__WHAT THIS TASK INVOLVES__.
Repeat exactly the lines from the start of the entries below through the line containing "two-leaf opening spring.". Omit the rest.

__TASK INPUTS__.

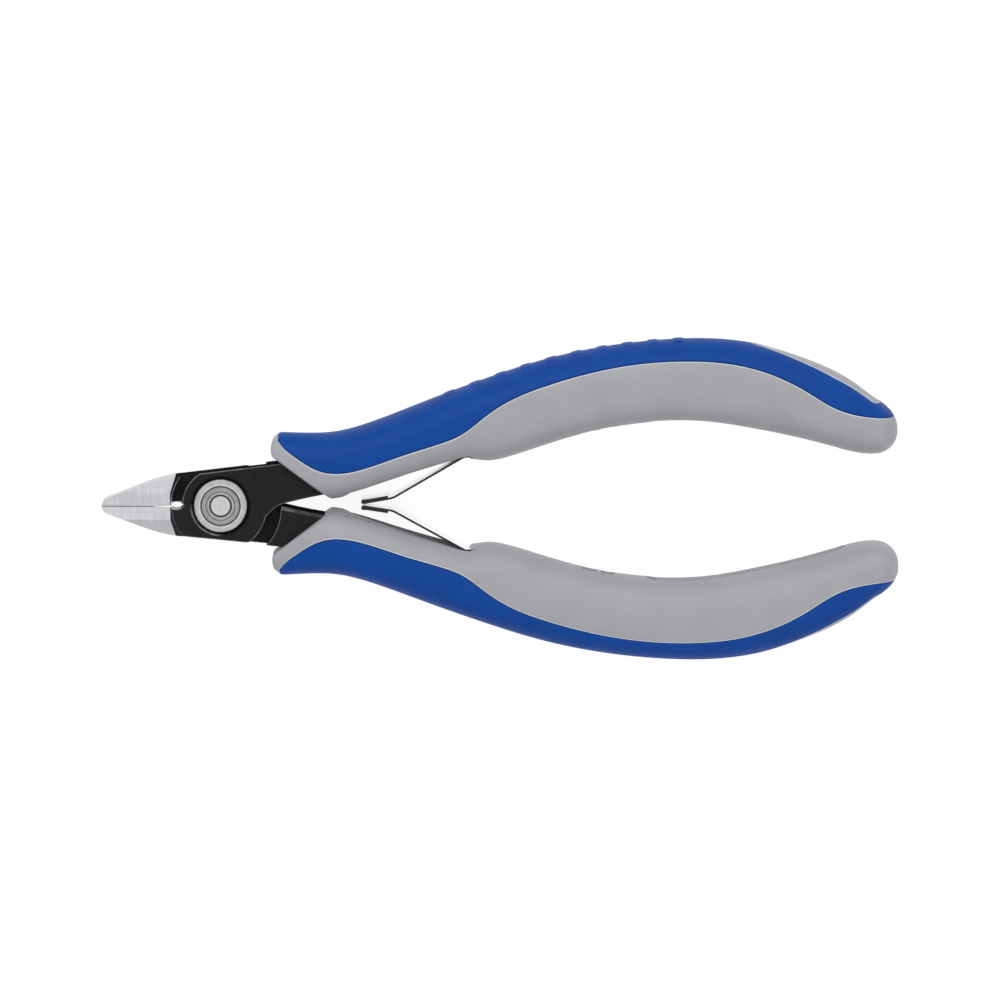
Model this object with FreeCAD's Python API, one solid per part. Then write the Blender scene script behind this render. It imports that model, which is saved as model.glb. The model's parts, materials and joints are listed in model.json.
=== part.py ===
"""Small diagonal cutting pliers: a bolted lap joint, two-component grips and a two-leaf opening spring.

The pliers lie flat and closed. +X runs from the jaws to the ends of the handles and +Z is the axis of the
joint. Everything is drawn about the pivot, and the last step moves it so that the origin is the middle of
the underside. The front half carries the lower jaw (-Y) and the upper handle (+Y). The rear half is the same
half turned over about X, except for its jaw, which is the mirror image of the other one.
"""
import FreeCAD, Part
import math
import os

from FreeCAD import Vector

# All lengths are in millimetres, about the pivot.

# Overall
TIP_X = -18.7                       # jaw tips
TAIL_X = 106.3                      # ends of the handles: 125 overall

# Joint
HALF_JOINT = 2.9                    # each arm is this thick at the joint
PLATE_GAP = 0.01                    # each arm stays this far off the plane between them
PLATE_R_JAW = 6.05                  # round edge of a joint plate beside the other arm's jaw
PLATE_R_HANDLE = 7.3                # round edge of a joint plate beside the other arm's tang
POCKET_R_JAW = 7.74                 # where a jaw goes to full thickness
POCKET_R_HANDLE = 9.5               # where a tang goes to full thickness
CROTCH = (9.75, 0.22)               # where the inner edge of a tang meets the joint
EDGE_CHAMFER = 0.15
TANG_EDGE_BEVEL = 0.55              # broad bevel along the inner edge of a tang, on the outer face
JOINT_FACE_AREA = 40.0              # the flat face of a joint plate is larger than this, in mm2

# Bodies that only cut or bound others
THROUGH = 10.0                      # reaches right through the thickness, from either side
FAR = 40.0                          # well outside the pliers

# Bolt and nut
SHANK_R = 2.75
SHANK_CLEARANCE = 0.03              # running fit of the rear arm on the shank
HEAD_R = 4.1
HEAD_THICKNESS = 1.2
HEAD_CLEARANCE = 0.1                # round the head, which stays with the front arm
HEAD_SINK = 0.05                    # the head ends just under the back face
HEAD_CHAMFER = 0.2
DRIVER_SLOT = (1.1, 0.5)            # width and depth
STUB_R = 1.575                      # threaded end of the bolt, drawn plain
STUB_CHAMFER = 0.12
STUB_SINK = 0.08                    # the stub ends just under the nut's rim
STUB_ROOT = 0.5                     # overlap of the stub with the shank
NUT_R = 4.135
NUT_SEAT_Z = 1.4
NUT_TOP_Z = 2.98
NUT_CHAMFER = 0.12                  # at its seat
NUT_FACE = [(NUT_R, 0.14), (3.995, 0.0), (3.16, 0.0), (3.08, 0.16), (2.98, 0.16), (2.9, 0.05), (2.2, 0.05),
            (2.1, 0.16), (1.82, 0.16), (1.76, 0.45),
            (STUB_R, 0.45)]         # rim, groove, ring and countersink: radius and depth below the rim
NUT_RECESS_R = 4.5
NUT_RECESS_CHAMFER = 0.28

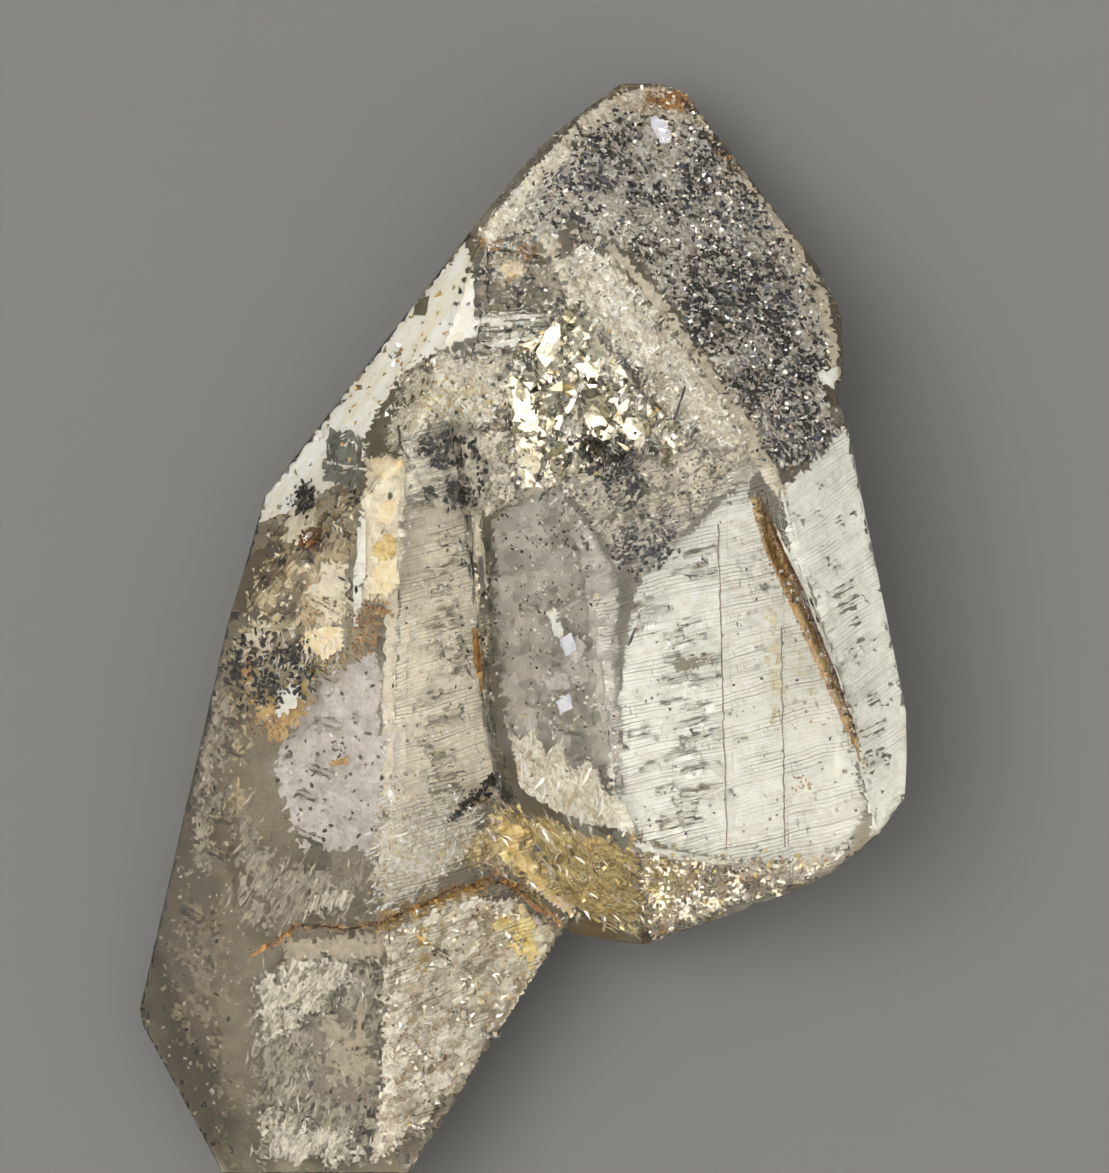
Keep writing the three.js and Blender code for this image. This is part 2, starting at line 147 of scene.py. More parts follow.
FOOT_CENTRE = [(248, 972), (300, 944), (350, 946), (400, 956), (396, 1060), (384, 1150),
               (364, 1172), (258, 1172), (238, 1100), (240, 1020)]
FOOT_RIGHT = [(382, 930), (470, 892), (520, 896), (566, 934), (524, 1000), (474, 1070),
              (424, 1130), (366, 1172), (378, 1060)]
CLEAR_BAND = ribbon([(566, 228), (608, 244), (655, 298), (696, 352), (738, 410), (764, 462),
                     (786, 500)], 10, 16, 20, 20)
LEFT_RIM = ribbon([(482, 242), (518, 202), (552, 162), (590, 122), (622, 102), (664, 94), (700, 104),
                   (722, 132)], 22)
RIGHT_RIM = ribbon([(722, 132), (754, 184), (792, 246), (818, 296), (832, 344), (836, 384)], 14, 20, 14)
GROOVE = ribbon([(754, 496), (773, 549), (797, 600), (828, 672), (857, 745), (868, 775)],
                10, 17, 13, 9, 5, 3)
CRACK_LINE = [(252, 957), (264, 947), (278, 943), (290, 932), (297, 921), (304, 930), (324, 926),
              (345, 930), (366, 925), (388, 920), (407, 911), (430, 902), (441, 893), (456, 889),
              (474, 885), (488, 878), (497, 871), (507, 883), (522, 893), (536, 909), (552, 915),
              (566, 931)]
CRACK = ribbon(CRACK_LINE, 4, 7, 3, 4, 6, 5, 8, 4)
SEAM = ribbon([(478, 512), (487, 560), (492, 620), (490, 655), (485, 700), (497, 752), (512, 800)],
              5, 6, 8, 8, 7, 8, 10)
VALLEY = ribbon([(450, 822), (470, 800), (492, 780), (512, 800)], 6, 10, 14, 8)

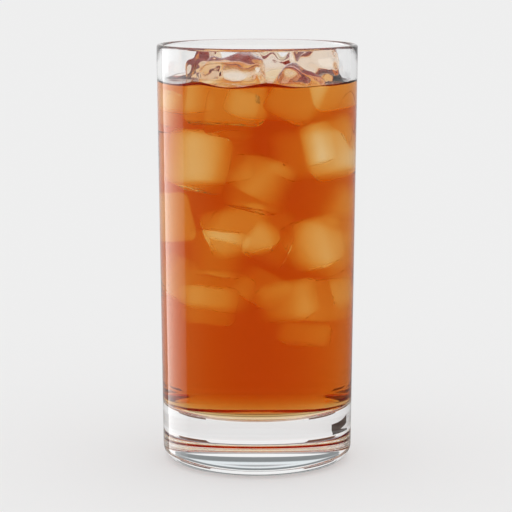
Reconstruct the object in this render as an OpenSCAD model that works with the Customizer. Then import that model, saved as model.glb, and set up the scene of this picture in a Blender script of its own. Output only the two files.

__SOLUTION FOR THIS TASK__.
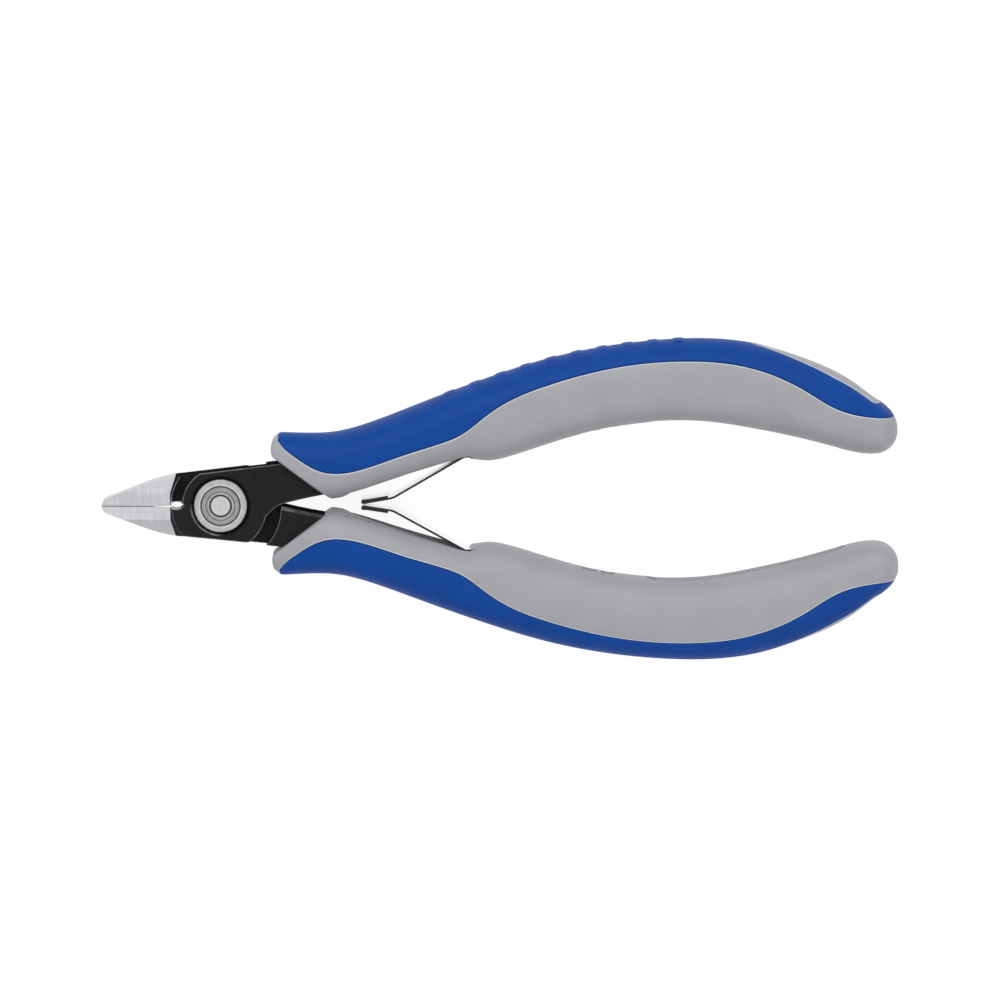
Model this object with FreeCAD's Python API, one solid per part. Then write the Blender scene script behind this render. It imports that model, which is saved as model.glb. The model's parts, materials and joints are listed in model.json.
=== part.py ===
"""Small diagonal cutting pliers: a bolted lap joint, two-component grips and a two-leaf opening spring.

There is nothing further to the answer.